# Question regarding DMFT tutorial on SrVO3

Dear users,

Can some one help me to understand why the k-resolved spectra was calculated for U=0 while the self energy and real grid frequencies were taken from dataset2 which was DFT+U? Can we make k-resolved spectra with finite U or can we ask to take density from dataset2?

regards,
Rajesh

Dear Rajesh,

Generating the k-resolved spectra is a post-processing procedure.

1. In dataset 1, the DFT simulation is performed to obtain the band eigenvalues and Kohn-Sham states.
2. In dataset 2, the projectors are constructed and DMFT is performed. In this case, it is one-shot DFT+DMFT since there is only one DFT step.
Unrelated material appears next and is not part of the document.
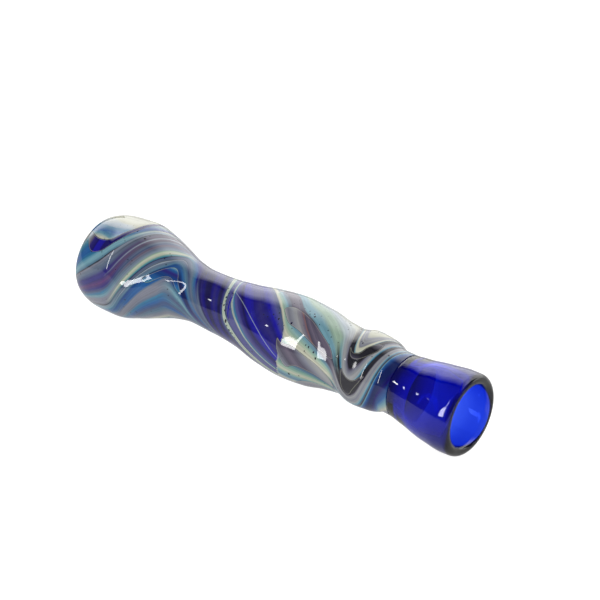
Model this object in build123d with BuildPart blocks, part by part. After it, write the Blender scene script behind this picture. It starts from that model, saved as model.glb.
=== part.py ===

The result is the Green’s function and self-energy of the correlated orbitals.
3. You then perform the analytical continuation to get the self-energy on the real-frequency axis. It is copied as an input for the dataset 3.
4. Dataset 3 is launched. It reads the self-energy and embeds it back using the projectors. This allows to solve for the spectral function on the real axis, which is outputted. You don’t need U here because it is not actually solving the impurity problem, it just reads the self-energy file.

This whole procedure is performed in DFT+DMFT in this case, not DFT+U. Otherwise the self-energy would be static. Moreover, if you had U = 0, you would not have a self-energy, since you interacting Hamiltonian would be vanishing.

I hope this helps,
Best,
Olivier

Dear Olivier,

Thanks for your clarification. Since it was single step DFT+DMFT and what if it does not converge in one shot like in this SrVO3 case, won’t be a problem? Or needs to increase iterations?

Best regards,
Rajesh

Yes, I believe in this case this is simply to show how one would use the k-resolved spectral function feature, but to make an accurate calculation, the self-energy should be converged, that is increasing the number of iterations. By increasing `dmft_iter`, the DMFT procedure is repeated but the charge is not updated, thus this is one-shot but you can still converge the self-energy in one-shot. To have full charge self-consistency, you increase the `nstep`.

Best,
Olivier

But, can we use full charge self-consistency calculation for k-serolved spectra? Just for having feelings, I increased the iteration number for the dataset 2, and I get better sptectra than one iteration.

Regards,
Rajesh

Sure! The goal of the k-resolved spectrum is to use a full charge-self-consistently converged calculation. You get do the last dataset independently. You just have to provide the right files as input files.

Best,
Olivier